Heck, even I was guilty of this. In front of me the data was giving me a series of green lights. Yet I could feel Crypto Twitter’s sentiment influencing my core.
That’s the hard part in trading. The gut, bias. But you need to learn when to fade yourself and prioritize data over emotion.
I did, and quickly sent over my analysis to the Jlabs Digital quant desk with a recommendation we buy up some long-dated out-of-the-money ETH calls—the risk-reward was simply too good to pass up.
I believe my exact quote was, “This is probably one of those trades that will seem stupidly obvious in hindsight.”
Now, before you go congratulating me too much, we were only able to fill about half the size of the position we had hoped for.
We also had no idea this week’s white swan of ETF news was coming; we were just following what we saw in the data as a good risk-reward proposition. The honest truth here was most of the team was expecting a denial to come in, unlike the sudden wave of crypto Twitter pundits who were quick to high-five themselves after the white swan.
The reason for taking on this trade despite the guess that a denial was imminent was that the news would cause IV to spike. In turn, this would make long-term positioning more expensive even if spot price was lower.
It’s a trade that highlights the uniqueness of options.
Now, I’d like to take a quick moment and offer a mea culpa for not covering ETH’s options too much recently. It’s not the typical analysis I share. But it’s not for a bad reason.
You see, prior to this week, there’s been nothing much to talk about for the better part of two years. The post-Merge world of ETH options has been a relatively low volatility world dominated by Ethereum whales selling calls and buying puts to hedge their staked ETH exposure. They were eager to juice more yield from ETH.
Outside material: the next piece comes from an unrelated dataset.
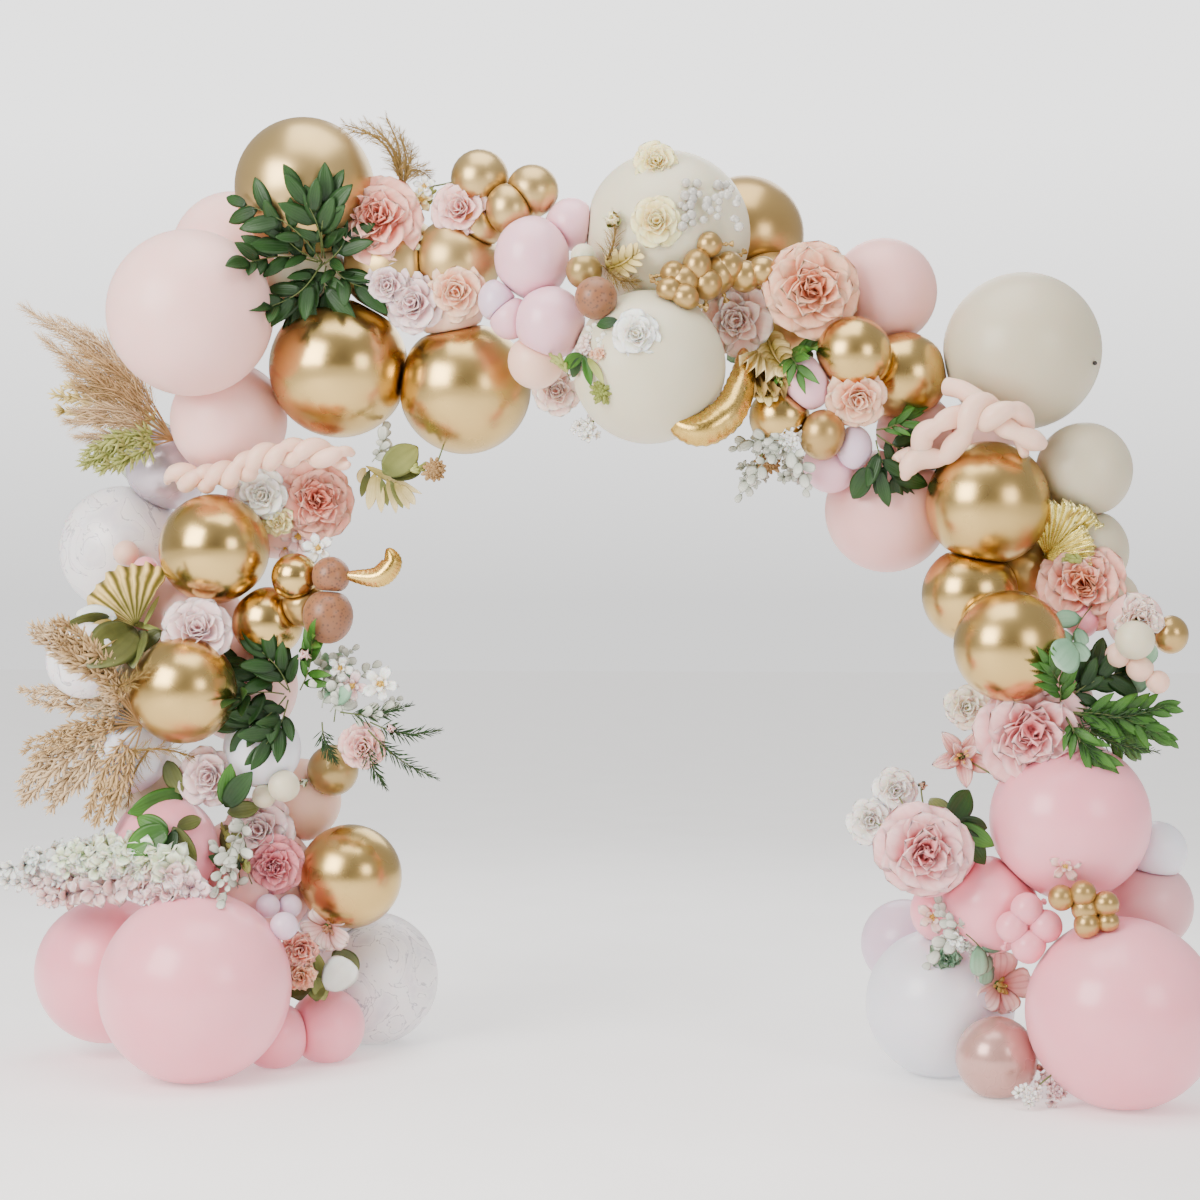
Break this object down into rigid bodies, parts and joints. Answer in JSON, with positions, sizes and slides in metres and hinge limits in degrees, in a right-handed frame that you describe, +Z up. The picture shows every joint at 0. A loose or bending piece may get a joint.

It was a major volatility crush setup, creating a market as boring and methodical as the S&P 500.
But that all changed in a drastic way earlier this week when the news of ETH’s spot ETF approval suddenly broke.
It’s now given us great reason to dive into the data and get a better look at how this move unfolded. And what we might expect from ETH going forward.
Let’s dive in.
The Spark
The speed at which ETH ascended this week was no accident.
It was teed up by a massive gamma squeeze.
Remember, negative gamma signals to us the speed at which options sellers will have to hedge themselves and trade with price momentum after it breaks beyond a certain threshold. Think of this as “slippery” price action.
Below we can see how the market’s gamma exposure for May through the end of June looked a couple weeks back when we first entered our trade.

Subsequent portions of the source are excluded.